--- START ---

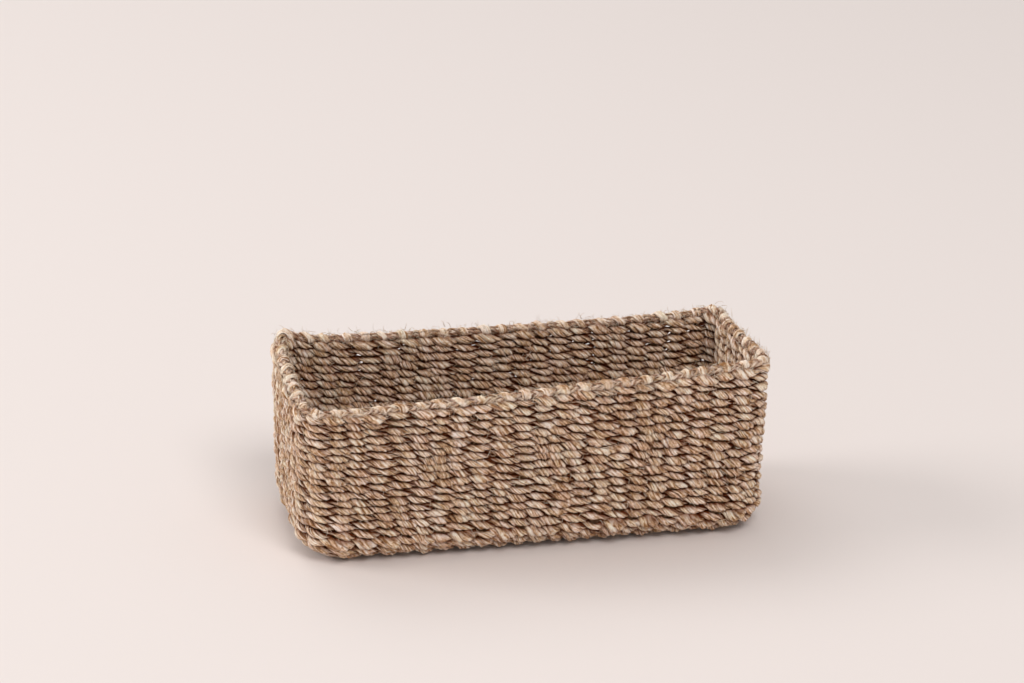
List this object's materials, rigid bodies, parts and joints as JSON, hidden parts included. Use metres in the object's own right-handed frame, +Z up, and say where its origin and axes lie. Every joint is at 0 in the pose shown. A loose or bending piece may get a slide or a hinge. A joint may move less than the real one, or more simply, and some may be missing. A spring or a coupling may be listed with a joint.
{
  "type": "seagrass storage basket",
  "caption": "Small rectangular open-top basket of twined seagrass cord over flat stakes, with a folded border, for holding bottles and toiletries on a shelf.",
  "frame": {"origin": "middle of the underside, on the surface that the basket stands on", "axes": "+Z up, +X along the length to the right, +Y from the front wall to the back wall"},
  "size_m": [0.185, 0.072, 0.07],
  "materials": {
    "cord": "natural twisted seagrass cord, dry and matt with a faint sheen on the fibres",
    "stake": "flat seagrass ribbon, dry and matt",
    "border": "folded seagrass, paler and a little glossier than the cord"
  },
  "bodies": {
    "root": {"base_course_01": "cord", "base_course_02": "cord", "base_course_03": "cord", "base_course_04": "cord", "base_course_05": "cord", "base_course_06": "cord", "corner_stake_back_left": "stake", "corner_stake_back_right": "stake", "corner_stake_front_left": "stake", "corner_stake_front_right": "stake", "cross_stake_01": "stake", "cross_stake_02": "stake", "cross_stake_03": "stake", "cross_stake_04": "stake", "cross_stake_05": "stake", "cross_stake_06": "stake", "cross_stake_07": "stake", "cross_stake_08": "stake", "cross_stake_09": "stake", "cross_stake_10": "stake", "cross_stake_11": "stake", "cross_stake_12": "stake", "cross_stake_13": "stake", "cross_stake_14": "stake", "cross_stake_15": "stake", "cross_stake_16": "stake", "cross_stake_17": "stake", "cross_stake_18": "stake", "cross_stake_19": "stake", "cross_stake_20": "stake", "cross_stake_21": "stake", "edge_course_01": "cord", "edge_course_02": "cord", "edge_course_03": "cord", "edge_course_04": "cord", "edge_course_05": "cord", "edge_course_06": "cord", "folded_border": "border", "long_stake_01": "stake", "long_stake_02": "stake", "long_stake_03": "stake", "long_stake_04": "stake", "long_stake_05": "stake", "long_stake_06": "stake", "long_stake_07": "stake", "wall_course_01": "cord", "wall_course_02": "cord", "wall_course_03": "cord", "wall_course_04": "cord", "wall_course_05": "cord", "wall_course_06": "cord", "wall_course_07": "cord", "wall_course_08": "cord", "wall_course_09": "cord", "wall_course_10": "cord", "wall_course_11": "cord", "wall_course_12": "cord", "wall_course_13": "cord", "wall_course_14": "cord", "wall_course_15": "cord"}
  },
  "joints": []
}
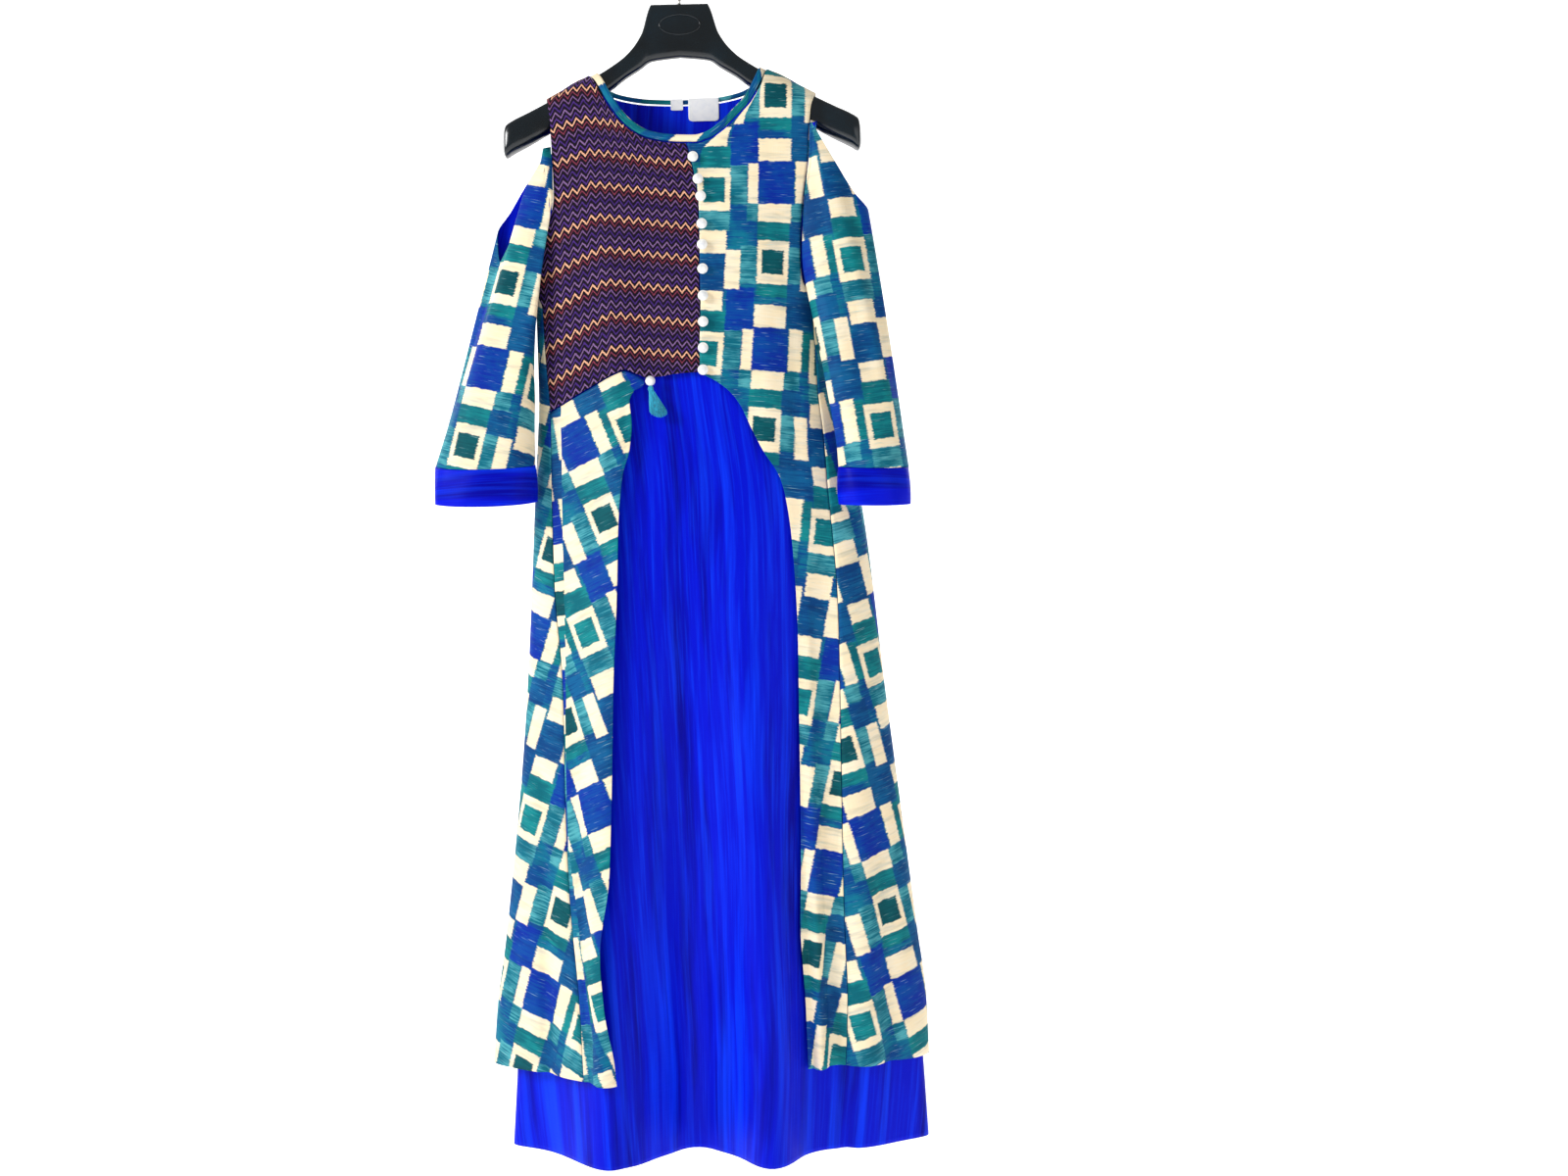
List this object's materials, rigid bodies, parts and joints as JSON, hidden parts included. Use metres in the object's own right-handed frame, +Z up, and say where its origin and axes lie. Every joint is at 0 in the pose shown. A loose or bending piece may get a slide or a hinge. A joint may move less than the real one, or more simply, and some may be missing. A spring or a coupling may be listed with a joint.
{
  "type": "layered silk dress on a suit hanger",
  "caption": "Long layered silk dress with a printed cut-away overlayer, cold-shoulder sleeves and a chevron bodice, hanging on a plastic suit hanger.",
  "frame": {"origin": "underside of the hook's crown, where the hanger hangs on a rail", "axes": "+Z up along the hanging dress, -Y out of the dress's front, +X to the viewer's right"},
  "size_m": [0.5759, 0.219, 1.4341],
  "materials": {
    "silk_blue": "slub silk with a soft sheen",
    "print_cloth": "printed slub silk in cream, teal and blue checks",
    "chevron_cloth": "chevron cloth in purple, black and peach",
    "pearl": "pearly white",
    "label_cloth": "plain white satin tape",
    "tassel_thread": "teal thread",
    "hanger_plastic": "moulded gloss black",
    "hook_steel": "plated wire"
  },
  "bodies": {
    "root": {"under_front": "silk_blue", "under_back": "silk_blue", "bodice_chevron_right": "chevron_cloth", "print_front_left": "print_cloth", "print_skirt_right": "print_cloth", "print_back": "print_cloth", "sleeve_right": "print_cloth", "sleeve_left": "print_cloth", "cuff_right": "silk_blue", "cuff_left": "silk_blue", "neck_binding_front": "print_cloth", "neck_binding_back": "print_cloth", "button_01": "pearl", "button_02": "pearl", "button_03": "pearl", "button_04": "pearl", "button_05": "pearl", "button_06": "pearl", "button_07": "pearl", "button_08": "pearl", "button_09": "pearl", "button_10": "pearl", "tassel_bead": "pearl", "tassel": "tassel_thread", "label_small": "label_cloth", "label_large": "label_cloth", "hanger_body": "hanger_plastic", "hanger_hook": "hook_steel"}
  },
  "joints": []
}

--- END ---

### Objective
Print all of the entries again, exactly as written.

### Exercise output
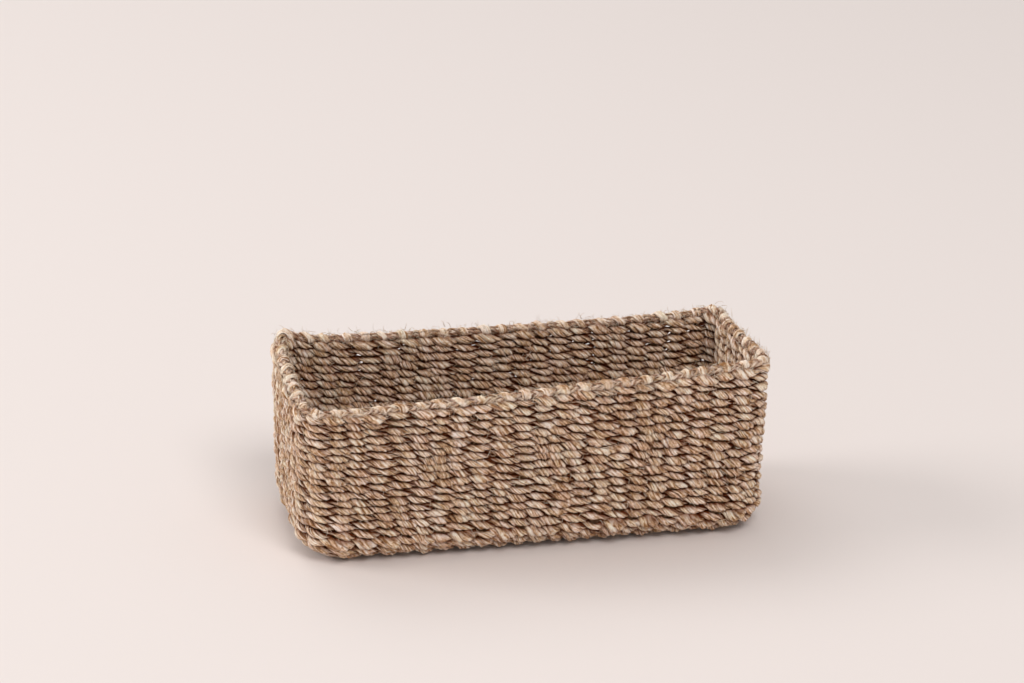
List this object's materials, rigid bodies, parts and joints as JSON, hidden parts included. Use metres in the object's own right-handed frame, +Z up, and say where its origin and axes lie. Every joint is at 0 in the pose shown. A loose or bending piece may get a slide or a hinge. A joint may move less than the real one, or more simply, and some may be missing. A spring or a coupling may be listed with a joint.
{
  "type": "seagrass storage basket",
  "caption": "Small rectangular open-top basket of twined seagrass cord over flat stakes, with a folded border, for holding bottles and toiletries on a shelf.",
  "frame": {"origin": "middle of the underside, on the surface that the basket stands on", "axes": "+Z up, +X along the length to the right, +Y from the front wall to the back wall"},
  "size_m": [0.185, 0.072, 0.07],
  "materials": {
    "cord": "natural twisted seagrass cord, dry and matt with a faint sheen on the fibres",
    "stake": "flat seagrass ribbon, dry and matt",
    "border": "folded seagrass, paler and a little glossier than the cord"
  },
  "bodies": {
    "root": {"base_course_01": "cord", "base_course_02": "cord", "base_course_03": "cord", "base_course_04": "cord", "base_course_05": "cord", "base_course_06": "cord", "corner_stake_back_left": "stake", "corner_stake_back_right": "stake", "corner_stake_front_left": "stake", "corner_stake_front_right": "stake", "cross_stake_01": "stake", "cross_stake_02": "stake", "cross_stake_03": "stake", "cross_stake_04": "stake", "cross_stake_05": "stake", "cross_stake_06": "stake", "cross_stake_07": "stake", "cross_stake_08": "stake", "cross_stake_09": "stake", "cross_stake_10": "stake", "cross_stake_11": "stake", "cross_stake_12": "stake", "cross_stake_13": "stake", "cross_stake_14": "stake", "cross_stake_15": "stake", "cross_stake_16": "stake", "cross_stake_17": "stake", "cross_stake_18": "stake", "cross_stake_19": "stake", "cross_stake_20": "stake", "cross_stake_21": "stake", "edge_course_01": "cord", "edge_course_02": "cord", "edge_course_03": "cord", "edge_course_04": "cord", "edge_course_05": "cord", "edge_course_06": "cord", "folded_border": "border", "long_stake_01": "stake", "long_stake_02": "stake", "long_stake_03": "stake", "long_stake_04": "stake", "long_stake_05": "stake", "long_stake_06": "stake", "long_stake_07": "stake", "wall_course_01": "cord", "wall_course_02": "cord", "wall_course_03": "cord", "wall_course_04": "cord", "wall_course_05": "cord", "wall_course_06": "cord", "wall_course_07": "cord", "wall_course_08": "cord", "wall_course_09": "cord", "wall_course_10": "cord", "wall_course_11": "cord", "wall_course_12": "cord", "wall_course_13": "cord", "wall_course_14": "cord", "wall_course_15": "cord"}
  },
  "joints": []
}
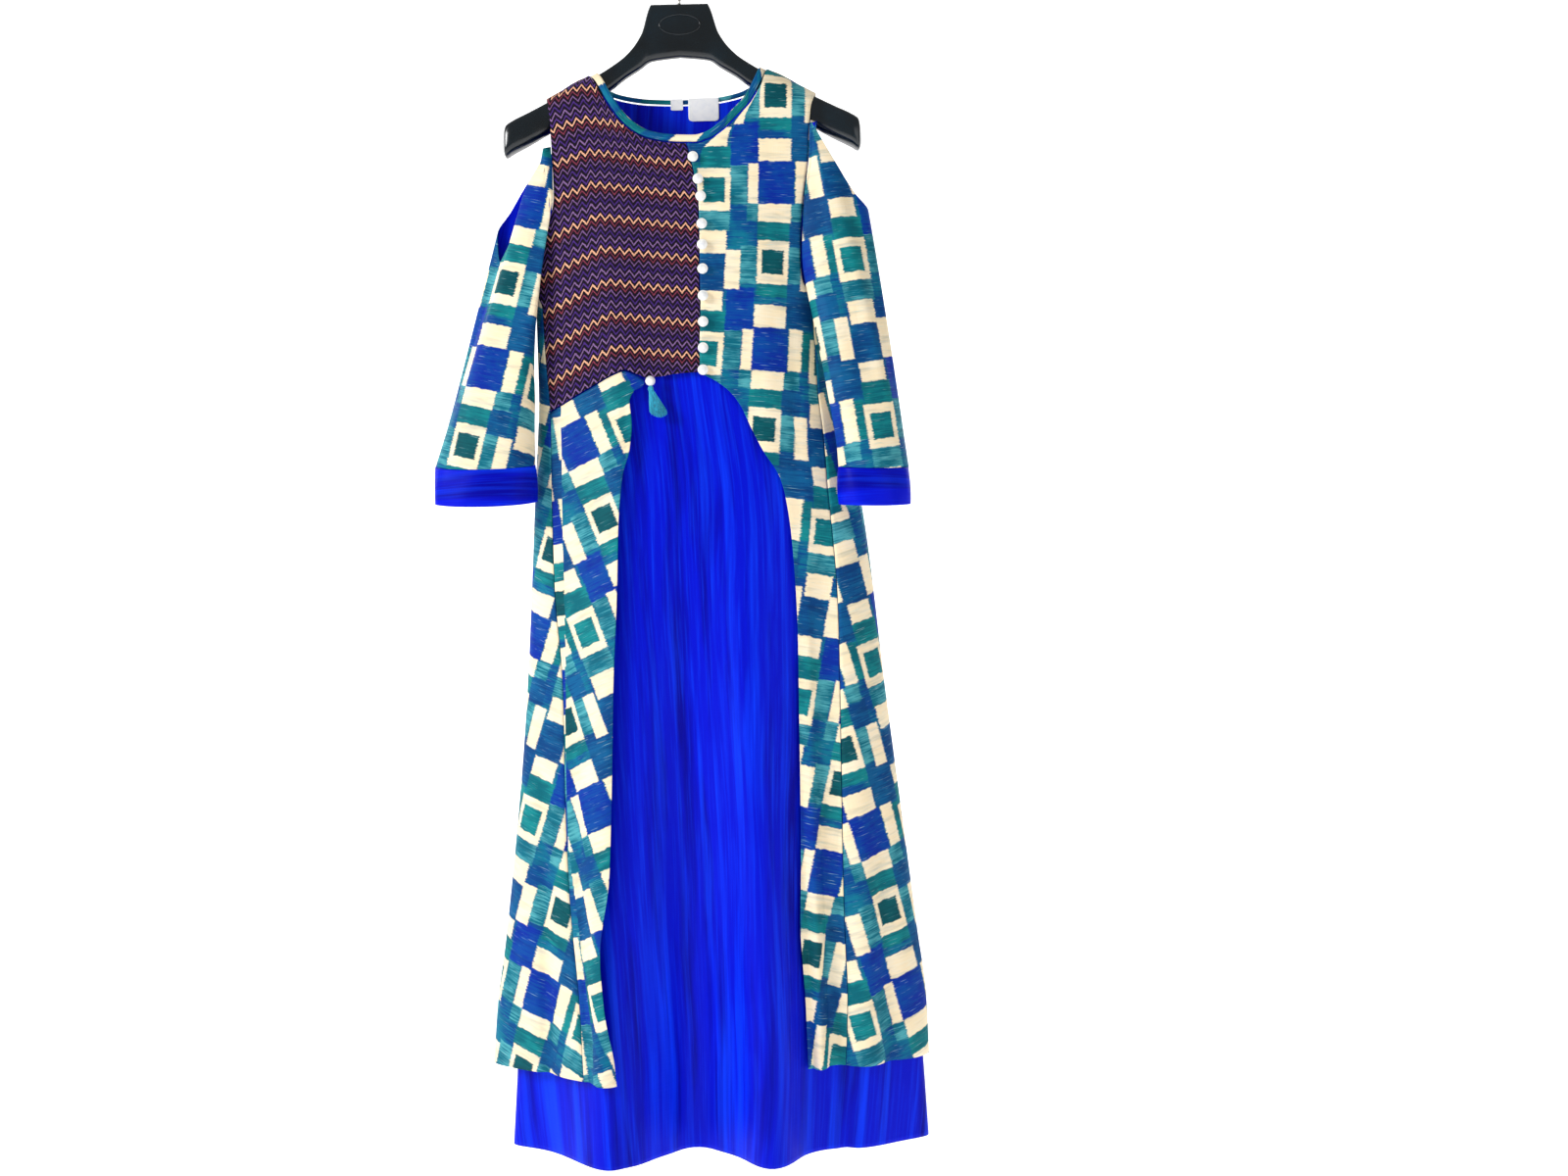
List this object's materials, rigid bodies, parts and joints as JSON, hidden parts included. Use metres in the object's own right-handed frame, +Z up, and say where its origin and axes lie. Every joint is at 0 in the pose shown. A loose or bending piece may get a slide or a hinge. A joint may move less than the real one, or more simply, and some may be missing. A spring or a coupling may be listed with a joint.
{
  "type": "layered silk dress on a suit hanger",
  "caption": "Long layered silk dress with a printed cut-away overlayer, cold-shoulder sleeves and a chevron bodice, hanging on a plastic suit hanger.",
  "frame": {"origin": "underside of the hook's crown, where the hanger hangs on a rail", "axes": "+Z up along the hanging dress, -Y out of the dress's front, +X to the viewer's right"},
  "size_m": [0.5759, 0.219, 1.4341],
  "materials": {
    "silk_blue": "slub silk with a soft sheen",
    "print_cloth": "printed slub silk in cream, teal and blue checks",
    "chevron_cloth": "chevron cloth in purple, black and peach",
    "pearl": "pearly white",
    "label_cloth": "plain white satin tape",
    "tassel_thread": "teal thread",
    "hanger_plastic": "moulded gloss black",
    "hook_steel": "plated wire"
  },
  "bodies": {
    "root": {"under_front": "silk_blue", "under_back": "silk_blue", "bodice_chevron_right": "chevron_cloth", "print_front_left": "print_cloth", "print_skirt_right": "print_cloth", "print_back": "print_cloth", "sleeve_right": "print_cloth", "sleeve_left": "print_cloth", "cuff_right": "silk_blue", "cuff_left": "silk_blue", "neck_binding_front": "print_cloth", "neck_binding_back": "print_cloth", "button_01": "pearl", "button_02": "pearl", "button_03": "pearl", "button_04": "pearl", "button_05": "pearl", "button_06": "pearl", "button_07": "pearl", "button_08": "pearl", "button_09": "pearl", "button_10": "pearl", "tassel_bead": "pearl", "tassel": "tassel_thread", "label_small": "label_cloth", "label_large": "label_cloth", "hanger_body": "hanger_plastic", "hanger_hook": "hook_steel"}
  },
  "joints": []
}